ABSTRACT
In response to the COVID-19 global pandemic, recent research has proposed creating deep learning based models that use chest radiographs (CXRs) in a variety of clinical tasks to help manage the crisis. However, the size of existing datasets of CXRs from COVID-19+ patients are relatively small, and researchers often pool CXR data from multiple sources, for example, using different x-ray machines in various patient populations under different clinical scenarios. Deep learning models trained on such datasets have been shown to overfit to erroneous features instead of learning pulmonary characteristics – a phenomenon known as shortcut learning. We propose adding feature disentanglement to the training process, forcing the models to identify pulmonary features from the images while penalizing them for learning features that can discriminate between the original datasets that the images come from. We find that models trained in this way indeed have better generalization performance on unseen data; in the best case we found that it improved AUC by 0.13 on held out data. We further find that this outperforms masking out non-lung parts of the CXRs and performing histogram equalization, both of which are recently proposed methods for removing biases in CXR datasets.
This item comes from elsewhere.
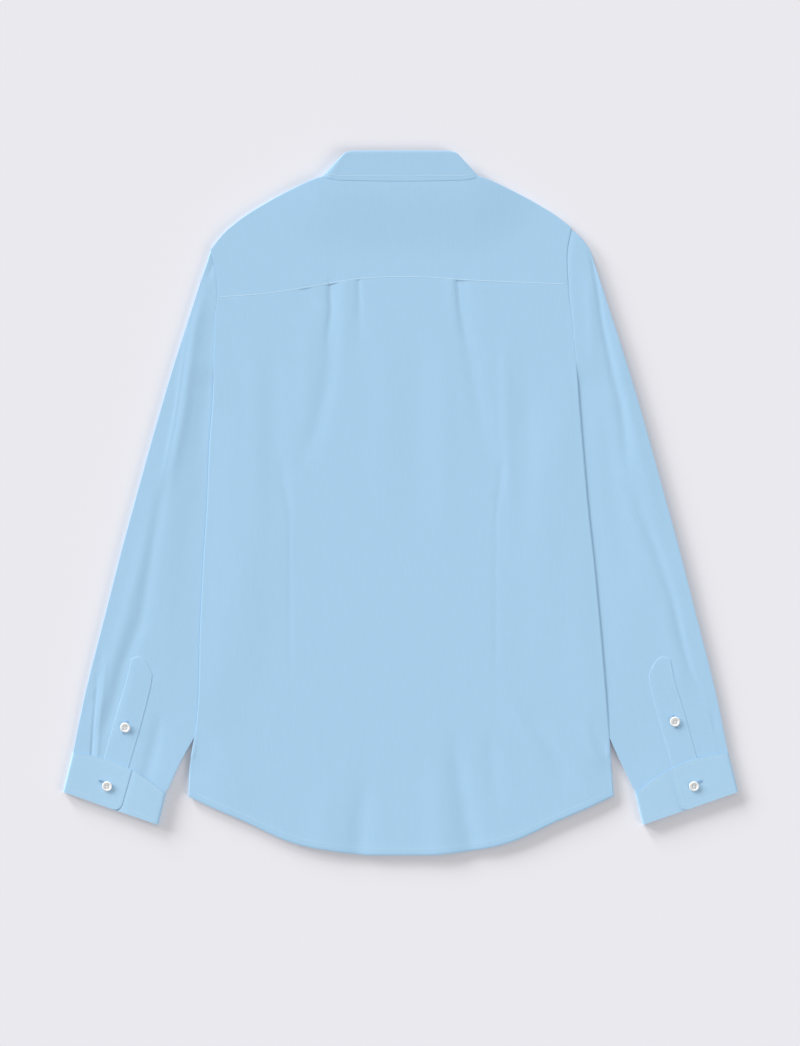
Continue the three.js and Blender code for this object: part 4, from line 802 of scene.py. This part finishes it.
def sleeve_ring(side, at):
    near = np.array((0, 0.12, 0.35, 0.8, 1.9, 3.8, 6.4, 9.5))
    length = sleeve_plan(side, at, np.array((0.5,)), False)[2]
    middle = np.linspace(near[-1] / length, 1 - near[-1] / length, 74)[1:-1]
    share = np.concatenate([near / length, middle, 1 - near[::-1] / length])[::-1]
    x, y, _ = sleeve_plan(side, at, share, False)
    to_edge = np.minimum(share, 1 - share) * length
    top = sleeve_top(side, x, y)
    upper = np.stack([x, y, mix(top / 2, top, round_edge(to_edge, SLEEVE_EDGE_RADIUS))], axis=-1)
    share = np.concatenate([near[1:] / length, np.linspace(near[-1] / length, 1 - near[-1] / length, 26)[1:-1], 1 - near[:0:-1] / length])
    x, y, _ = sleeve_plan(side, at, share, True)
    to_edge = np.minimum(share, 1 - share) * length
    lower = np.stack([x, y, 0.5 * sleeve_top(side, x, y) * (1 - round_edge(to_edge, 5.0))], axis=-1)
    ring = np.concatenate([upper, lower, upper[:1]])
    ring = ring * np.array((side, 1, 1))
    return ring if side > 0 else ring[::-1]


SLEEVE_ROWS = np.concatenate([np.linspace(0, 1, 16), np.linspace(1, 10, 96)[1:], np.linspace(10, 11.995, 34)[1:]])
sleeves = {}
for side, name in ((-1, "left"), (1, "right")):
    rings = np.array([sleeve_ring(side, at) for at in SLEEVE_ROWS])
    angle = side * math.radians(17)
    sleeve_cloth = cloth(f"sleeve_cloth_{name}", SHIRT_BLUE, -angle, 0.8, 0.08)
    sleeve = shell(f"sleeve_{name}_tube", [rings], CLOTH_WALL, sleeve_cloth)
    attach(sleeve, "root")
    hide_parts(f"sleeve_{name}")
    sleeves[side] = sleeve_cloth

# Gauntlets: a folded strip sewn over each sleeve's slit, with a rounded top, its outer edge
# stitched down and its inner edge free, and a button halfway up.
gauntlet_edges = {
    "at": (9.9, 10.2, 11, 12, 12.06),
    "inner_x": (260, 261.5, 270, 284.8, 285.7),
    "inner_y": (-177, -189, -225, -276.6, -279.8),
    "outer_x": (283, 286, 296, 311.4, 312.3),
    "outer_y": (-163.5, -180, -214, -268.8, -272),
}
GAUNTLET_WIDTH = 26.0
GAUNTLET_RISE = 0.24
gauntlet_lines = {name: through(gauntlet_edges, "at", name) for name in gauntlet_edges}


def gauntlet_plan(at, share):
    """Half width and height of a place on the gauntlet, with its rounded top."""
    top = np.clip((10.4 - at) / 0.5, 0, 1)
    corner = 11 * (1 - round_edge(share * GAUNTLET_WIDTH, 11.0))
    x = mix(gauntlet_lines["inner_x"](at), gauntlet_lines["outer_x"](at), share)
    y = mix(gauntlet_lines["inner_y"](at), gauntlet_lines["outer_y"](at), share)
    return x, y + (9 * np.sin(math.pi * share) - corner * 0.4) * top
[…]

Competing Interest Statement
A. Lee reports support from the US Food and Drug Administration, grants from Santen, Regeneron, Carl Zeiss Meditec, and Novartis, personal fees from Genentech, Topcon, and Verana Health, outside of the submitted work. This article does not reflect the opinions of the Food and Drug Administration. C.R, A.T., A.O, R.D., and J.M.L.F. were supported by the Microsoft Corporation. and have no other relevant financial or non-financial interests to disclose. J.M.L.F. additionally receives personal fees from Singularity University as a speaker. J.D. and S.G. are supported by IRIS. S.G. is additionally a consultant/advisor for Alcon Laboratories, Allergan, Inc., Andrews Institute, GENENTECH, Novartis, Alcon Pharmaceuticals, Regeneron Pharmaceuticals, Inc., Roche Diagnostics, and Spark Therapeutics, Inc. as well as an equity owner in IRIS, Retina Specialty Institute, and USRetina. M.B., P.K.B., W.C.L., and J.K.C. have no relevant financial or non-financial interests to disclose.
Funding Statement
AT, CR, AO, RD, and JMLF were supported by Microsoft AI for Health. JD and SG were supported by IRIS. AL was supported by NIH/NEI K23EY029246 and an unrestricted grant from Research to Prevent Blindness. PB was supported by grants from the Digestive and Kidney Diseases K23DK116967. WCL was supported by unrestricted research funds to WCL from the Department of Medicine, University of Washington. The sponsors / funding organizations had no role in the design or conduct of this research.
Author Declarations
I confirm all relevant ethical guidelines have been followed, and any necessary IRB and/or ethics committee approvals have been obtained.
Yes
The details of the IRB/oversight body that provided approval or exemption for the research described are given below:
We received retrospective approval from the IRB of Sun Yat-Sen University to use the CC-CCII dataset in this study. All patient information is de-identified and anonymized in this dataset and it was approved for validation studies. All other data we use is publicly available.
All necessary patient/participant consent has been obtained and the appropriate institutional forms have been archived.
Yes
I understand that all clinical trials and any other prospective interventional studies must be registered with an ICMJE-approved registry, such as ClinicalTrials.gov. I confirm that any such study reported in the manuscript has been registered and the trial registration ID is provided (note: if posting a prospective study registered retrospectively, please provide a statement in the trial ID field explaining why the study was not registered in advance).
Yes
I have followed all appropriate research reporting guidelines and uploaded the relevant EQUATOR Network research reporting checklist(s) and other pertinent material as supplementary files, if applicable.
Yes
Data Availability
The COVIDx dataset is publicly available and can be found at the links provided in the "Data Availability Links" section. The CC-CCII dataset that we use is not publicly available.